Avec la crise actuelle de l’État, les démocraties occidentales sont en train de réaliser que la chute du communisme n’a pas résolu tous leurs problèmes. Le temps est venu pour elles de repenser la place et les limites de l’État. Pour cela, rien ne vaut un détour par les pères fondateurs de la pensée occidentale.

Aux XVe-XVIe siècles, les disciples de Thomas d’Aquin, proches de l’Université de Salamanque en Espagne, furent les véritables fondateurs du libéralisme : Vitoria, Suarez, Mariana, Molina, Lessius… Tous ces auteurs affirmèrent que les hommes possèdent des droits naturels qui précèdent la société politique, légitimant ainsi l’établissement d’un État limité, chargé de veiller au respect de ces droits fondamentaux.

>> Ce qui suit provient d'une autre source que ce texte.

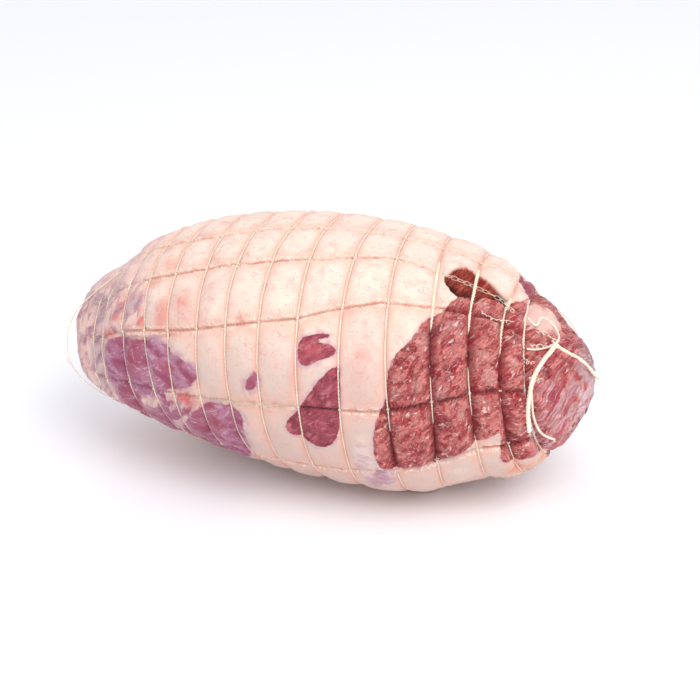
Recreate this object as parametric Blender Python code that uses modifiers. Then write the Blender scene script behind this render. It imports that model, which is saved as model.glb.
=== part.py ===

Thomas Jefferson est un héritier de la tradition antique et médiévale du droit naturel. Dans la Déclaration d’Indépendance, il écrit :

Nous tenons ces vérités pour évidentes, que tous les hommes sont créés égaux, qu’ils sont dotés par leur Créateur de certains droits inaliénables, parmi eux, la vie, la liberté et la poursuite du bonheur.

Dans cette phrase nous retrouvons presque mot pour mot la théorie lockéenne des droits inaliénables de l’individu, qui la tenait lui-même de Suarez, disciple de Thomas d’Aquin.

Mais l’article 2 de la Déclaration des Droits de l’Homme de 1789 s’inspire également de cette tradition du droit naturel :

Le but de toute association politique est la conservation des droits naturels et imprescriptibles de l’Homme. Ces droits sont la liberté, la propriété, la sûreté, et la résistance à l’oppression.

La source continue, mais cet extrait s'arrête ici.